In this case also, the Supreme Court invoked Article 142 of the Constitution to dissolve a 15-year-old marriage. The two-judge bench of Justices Sanjay Karol and Augustine George Masih even urged the judiciary to offer effective and timely relief to prolonged marital disputes that were “frozen and stale", stating that doing so will help not only the frustrated spouses but also society.6 Divorce in the Indian social perspective is still considered a taboo, and the recent deaths by suicide of two young ladies, Twisha Sharma and Deepika Nagar, who were forced to stay on in violent and abusive marital homes, had to pay a heavy price. ‘The taboo is a collective failure of our imagination, and till it remains, it will continue to claim the psychological, physical and emotional well-being of everyone who wishes to exit a marriage but cannot. Among those who do reach the courts to seek a divorce, the process is marred by inordinate delays, h financial costs and often, acrimony and slander, all of which may result in a “hollowness in life", the judges presciently stated.’7 The court clearly specified that it was not questioning the sanctity of marriage per se, but simply adjudicating on facts. In the instant case, the bench observed that “the parties have lived separately for far too long a period of time and there is no sanctity left in the marriage.”8 The court further observed that keeping alive a marriage which is “already decayed and is decomposing day by day" serves neither the couple nor society. This is an important intervention in what is often one of the most bitter and wearing legal processes. The court has underlined the need for a more nuanced approach to the complex issue of marital breakdown.9

Besides the above-mentioned cases, two more such cases were decided by the Supreme Court under Article 142 of the Constitution involving the issue of irretrievable breakdown of marriage, namely,10

Law Commission Reports on Irretrievable Breakdown of Marriages

  1. The report came out in 1978, authored by Justice H.R. Khanna, the head of the Law Commission. The Law Commission of India, in its 71st report, considered the question of whether the Hindu Marriage Act,1955, should be amended to make it a ground. Its recommendation was to insert a new section into the Hindu Marriage Act,1955.
  2. In its 2009 report, the Law Commission recommended the inclusion of IBM.

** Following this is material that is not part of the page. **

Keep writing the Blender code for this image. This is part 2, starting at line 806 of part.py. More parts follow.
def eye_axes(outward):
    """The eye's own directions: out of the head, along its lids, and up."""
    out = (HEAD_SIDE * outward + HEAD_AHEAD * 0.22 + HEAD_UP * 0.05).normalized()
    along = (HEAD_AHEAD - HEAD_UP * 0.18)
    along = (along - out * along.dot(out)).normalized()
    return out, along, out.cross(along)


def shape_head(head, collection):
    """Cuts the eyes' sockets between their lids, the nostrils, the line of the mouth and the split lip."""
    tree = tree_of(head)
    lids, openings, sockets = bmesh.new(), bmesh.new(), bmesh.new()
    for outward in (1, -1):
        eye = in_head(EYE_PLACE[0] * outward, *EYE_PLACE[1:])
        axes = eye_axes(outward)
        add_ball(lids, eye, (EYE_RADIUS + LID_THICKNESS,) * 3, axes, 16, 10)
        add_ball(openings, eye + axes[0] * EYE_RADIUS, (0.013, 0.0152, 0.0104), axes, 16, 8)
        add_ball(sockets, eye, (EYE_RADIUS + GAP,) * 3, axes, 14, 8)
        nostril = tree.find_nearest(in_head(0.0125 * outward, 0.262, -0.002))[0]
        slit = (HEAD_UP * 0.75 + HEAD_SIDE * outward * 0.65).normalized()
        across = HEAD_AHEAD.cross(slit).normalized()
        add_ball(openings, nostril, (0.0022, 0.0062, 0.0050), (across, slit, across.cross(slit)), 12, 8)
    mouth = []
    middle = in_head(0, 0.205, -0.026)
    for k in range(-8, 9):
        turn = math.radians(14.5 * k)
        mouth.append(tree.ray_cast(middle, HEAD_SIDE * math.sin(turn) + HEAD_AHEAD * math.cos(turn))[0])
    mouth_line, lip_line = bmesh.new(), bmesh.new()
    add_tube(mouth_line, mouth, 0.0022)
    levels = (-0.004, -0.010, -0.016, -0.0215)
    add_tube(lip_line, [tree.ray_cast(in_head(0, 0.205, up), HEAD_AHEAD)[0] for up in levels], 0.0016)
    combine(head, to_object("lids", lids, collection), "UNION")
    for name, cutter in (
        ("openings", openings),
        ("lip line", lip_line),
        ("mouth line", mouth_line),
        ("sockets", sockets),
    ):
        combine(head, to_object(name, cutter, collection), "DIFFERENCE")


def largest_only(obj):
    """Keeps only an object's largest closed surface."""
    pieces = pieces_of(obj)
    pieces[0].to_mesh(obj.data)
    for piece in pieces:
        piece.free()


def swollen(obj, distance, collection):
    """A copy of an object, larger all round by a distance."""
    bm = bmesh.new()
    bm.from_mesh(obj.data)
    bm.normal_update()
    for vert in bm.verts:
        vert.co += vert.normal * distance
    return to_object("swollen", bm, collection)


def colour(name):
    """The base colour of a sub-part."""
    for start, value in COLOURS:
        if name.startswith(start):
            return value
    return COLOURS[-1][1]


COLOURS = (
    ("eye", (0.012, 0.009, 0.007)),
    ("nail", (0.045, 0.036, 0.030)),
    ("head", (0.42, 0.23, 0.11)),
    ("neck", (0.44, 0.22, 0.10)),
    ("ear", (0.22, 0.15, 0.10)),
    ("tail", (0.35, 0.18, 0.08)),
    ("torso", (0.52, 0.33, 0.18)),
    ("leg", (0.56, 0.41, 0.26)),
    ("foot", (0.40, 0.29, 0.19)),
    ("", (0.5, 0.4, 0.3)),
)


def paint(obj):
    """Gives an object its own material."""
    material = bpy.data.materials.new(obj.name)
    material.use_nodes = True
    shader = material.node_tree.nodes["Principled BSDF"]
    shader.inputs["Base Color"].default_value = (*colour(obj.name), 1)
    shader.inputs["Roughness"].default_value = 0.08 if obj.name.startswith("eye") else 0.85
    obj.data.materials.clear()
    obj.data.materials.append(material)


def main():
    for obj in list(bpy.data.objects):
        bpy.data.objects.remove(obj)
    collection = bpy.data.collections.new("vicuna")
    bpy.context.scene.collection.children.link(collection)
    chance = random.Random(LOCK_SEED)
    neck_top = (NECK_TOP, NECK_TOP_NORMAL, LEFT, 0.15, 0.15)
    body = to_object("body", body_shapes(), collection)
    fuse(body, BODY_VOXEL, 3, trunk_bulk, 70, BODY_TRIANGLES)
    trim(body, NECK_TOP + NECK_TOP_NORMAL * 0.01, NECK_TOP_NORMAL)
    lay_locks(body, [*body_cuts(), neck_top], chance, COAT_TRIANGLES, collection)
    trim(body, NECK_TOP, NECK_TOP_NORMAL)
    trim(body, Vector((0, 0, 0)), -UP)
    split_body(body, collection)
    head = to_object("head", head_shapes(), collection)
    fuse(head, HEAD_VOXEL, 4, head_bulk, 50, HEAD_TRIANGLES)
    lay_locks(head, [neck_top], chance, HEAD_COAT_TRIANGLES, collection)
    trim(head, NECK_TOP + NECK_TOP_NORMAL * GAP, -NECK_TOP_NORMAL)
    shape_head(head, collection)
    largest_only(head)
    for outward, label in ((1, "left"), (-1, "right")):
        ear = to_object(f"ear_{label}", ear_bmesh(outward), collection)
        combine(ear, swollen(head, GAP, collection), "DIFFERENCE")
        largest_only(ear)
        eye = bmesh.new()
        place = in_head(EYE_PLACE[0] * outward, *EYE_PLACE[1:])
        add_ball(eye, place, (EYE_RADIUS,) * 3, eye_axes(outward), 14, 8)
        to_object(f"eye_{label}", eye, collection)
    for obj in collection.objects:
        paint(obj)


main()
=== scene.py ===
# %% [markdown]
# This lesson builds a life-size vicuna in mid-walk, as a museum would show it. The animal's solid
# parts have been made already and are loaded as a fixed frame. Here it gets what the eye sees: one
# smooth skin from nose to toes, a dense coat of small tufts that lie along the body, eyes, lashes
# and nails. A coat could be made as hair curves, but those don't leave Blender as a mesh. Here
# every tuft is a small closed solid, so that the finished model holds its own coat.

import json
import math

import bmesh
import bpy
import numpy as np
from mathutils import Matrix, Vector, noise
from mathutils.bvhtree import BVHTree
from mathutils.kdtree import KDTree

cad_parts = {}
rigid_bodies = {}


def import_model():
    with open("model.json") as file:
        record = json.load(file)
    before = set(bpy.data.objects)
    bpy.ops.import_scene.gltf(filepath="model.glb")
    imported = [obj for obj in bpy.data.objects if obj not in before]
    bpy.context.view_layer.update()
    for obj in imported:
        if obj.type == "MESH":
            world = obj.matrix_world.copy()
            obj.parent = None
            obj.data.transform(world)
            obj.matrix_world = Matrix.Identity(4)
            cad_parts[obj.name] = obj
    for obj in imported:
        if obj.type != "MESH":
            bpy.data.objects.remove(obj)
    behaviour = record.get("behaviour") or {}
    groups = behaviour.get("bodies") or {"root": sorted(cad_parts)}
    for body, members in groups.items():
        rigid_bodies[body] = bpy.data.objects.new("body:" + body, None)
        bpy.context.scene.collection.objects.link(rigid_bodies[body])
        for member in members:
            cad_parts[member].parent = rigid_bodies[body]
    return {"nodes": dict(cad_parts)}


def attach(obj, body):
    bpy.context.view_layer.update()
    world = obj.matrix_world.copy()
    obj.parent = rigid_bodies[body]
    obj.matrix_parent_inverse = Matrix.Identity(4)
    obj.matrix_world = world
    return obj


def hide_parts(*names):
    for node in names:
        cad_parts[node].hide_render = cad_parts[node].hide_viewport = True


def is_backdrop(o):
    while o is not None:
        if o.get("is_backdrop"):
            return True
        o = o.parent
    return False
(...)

Subsequently, there were two attempts at legislative reforms:

  1. The Marriage Law (Amendment) Bill, 2010.
  2. The Marriage Law (Amendment) Bill, 2013.

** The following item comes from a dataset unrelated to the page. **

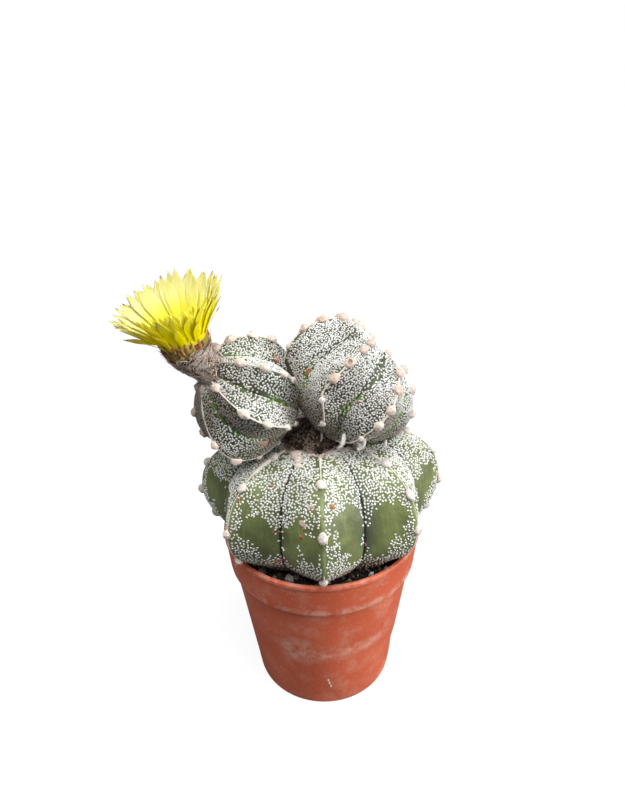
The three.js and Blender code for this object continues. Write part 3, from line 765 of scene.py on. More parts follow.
def mainFleckColors(spot, random):
    # bright white, browner towards the lower margin and inside the cut
    white = np.array([0.84, 0.84, 0.82]) * random.uniform(0.86, 1.05, (len(spot["reach"]), 1))
    share = np.maximum(smoothStep(56, 63, spot["reach"]), 1 - smoothStep(-4, 0, spot["reach"]))
    share = np.maximum(share, 0.12 * smoothStep(0.1, 0.6, lumps(spot["points"], 9, 71)))[:, None]
    return white * (1 - share) + np.array([0.42, 0.31, 0.25]) * share


def offsetFleckColors(spot, random):
    # greyish white, browner in broad patches and towards the base, where the lower half's browning is partly
    # painted shade; browner on undersides and where the left offset turns away from the light, which is
    # painted shade
    white = np.array([0.81, 0.81, 0.79]) * random.uniform(0.82, 1.06, (len(spot["reach"]), 1))
    x, out, up = spot["points"][:, 0], spot["normals"][:, 0], spot["normals"][:, 2]
    turnedAwayShade = smoothStep(0.0, -0.5, out) * smoothStep(-4, -14, x) * smoothStep(0.6, 0.2, up)
    # the share low on the offset is partly painted shade, those for undersides and the side turned away are
    # painted shade, the lumps are real brown patches
    shares = [0.85 * smoothStep(92, 138, spot["reach"]), 0.75 * smoothStep(0.1, -0.5, up), 0.85 * turnedAwayShade,
              0.3 * smoothStep(0.0, 0.6, lumps(spot["points"], 9, 73))]
    share = np.max(shares, axis=0)[:, None]
    return np.clip(white * (1 - share) + np.array([0.25, 0.19, 0.15]) * share, 0, 0.9)


def lowDome(sides):
    # a sunk ring, a higher and narrower ring, and a top point
    points = turned(np.array([[1], [0.86]]), circle(sides), np.array([[-0.3], [0.62]]))
    points = np.concatenate([points.reshape(-1, 3), [[0, 0, 1.0]]])
    j = np.arange(sides)
    k = (j + 1) % sides
    quads = np.stack([j, k, sides + k, sides + j], axis=-1)
    tops = np.stack([sides + j, sides + k, np.full(sides, 2 * sides)], axis=-1)
    return points, [quads, tops]


def layOnSkin(shape, sizes, places, normals, turns, bend):
    # copies of a small shape, sized, bent sideways like a worm, turned about the normal and put in place
    local = shape[None] * sizes[:, None, :]
    local[..., 1] += bend[:, None] * local[..., 0] ** 2
    side = unit(np.cross(normals, [0.13, 0.29, 0.95]))
    other = np.cross(normals, side)
    cos, sin = np.cos(turns)[:, None], np.sin(turns)[:, None]
    axes = np.stack([side * cos + other * sin, other * cos - side * sin, normals], axis=1)
    return np.einsum("nki,nij->nkj", local, axes) + places[:, None]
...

Both of these Bills lapsed afterwards.

Role of Marriage Counsellors

After a divorce petition is filed before the designated family court or at the level of the Constitutional Courts, the courts invariably call the parties and send them to the court-appointed cou to resolve disputes or disagreements between the parties. These counsellors are generally experienced people who try their best to resolve the persisting issues between the parties. They achieve success too in so many cases. But when they fail, the case is listed for further proceedings in the court. As already mentioned above, the procedure before the court is lengthy, expensive and nerve-racking for both parties. Especially in cases where mutual consent is lacking.

The institution of marriage in India has been considered to be sacrosanct from ancient times. The concept has taken firm root and is valid even today. However, in the changing times and social scenario, a definite dent in the existing notion is quite visible now. There are many socio-economic factors for this situation. Now, with the passing of the Hindu Marriage Act in 1955, the provision of divorce has been made available to couples, and several grounds of divorce have been enumerated in the Hindu Marriage Act,1955 and the Special Marriage Act, 1954. Where there is mutual consent to the divorce, the process of divorce is easy and not cumbersome. But where the divorce claim is contested by the opposite party, the whole process of divorce becomes a nightmare. It takes a toll on parties' patience, financial resources, prestige in society, etc. The worst situation is when both parties live separately for a considerable time, and the institution of marriage has become stale and decayed. This is called an irretrievable breakdown of marriage, where no remedy is available under the existing laws. This legal vacuum is filled by the Supreme Court of India by the application of Article 142, which is often termed as "complete justice". In such cases involving irretrievable breakdown of marriage, the Supreme Court has granted relief to the parties by putting a stamp of its authority to terminate the marriage itself and by granting divorce. To quote Justice H.R. Khanna's words as a Law Commission Chairman, in 1978, “Divorce should be seen as a solution and an escape route out of a difficult situation.” In the reports of Law Commissions, a recommendation has been made to insert the provision of irretrievable breakdown of marriage as a ground of divorce. But the central government has not yet taken the call. It is high time to take heed of the drastic and agonising situation of the parties willing to get freedom from the marriage bonds and make appropriate amendments to the existing laws.

Reference

  1. The New Indian Express, Feb 8, 2018, https://www.newindianexpress.com
  2. The Constitution of India by P.M. Bakshi, Universal Law Publishing Co., New Delhi, Eleventh Edition, 2012.
  3. Editorial, The Indian Express, Jun 6, 2026.
  4. SC opens a door in divorce law, Editorial, Hindustan Times, May 2, 2023.
  5. Raghav Ohri, Can Use Plenary Powers to Grant Divorce: Apex Court, The Economic Times, May 2, 2023.
  6. Editorial, Better divorced than suffering, Hindustan Times, June 8, 2026.
  7. Ibid.
  8. Ibid.
  9. Editorial, In law, need to write a new marriage story, The Indian Express, June 6, 2026.
  10. Gopalakrishna Suryapaneni vs Anuradha Suryapaneni Maiden (decided on 27 May 2026) and X vs Y (decided on June 3, 2026.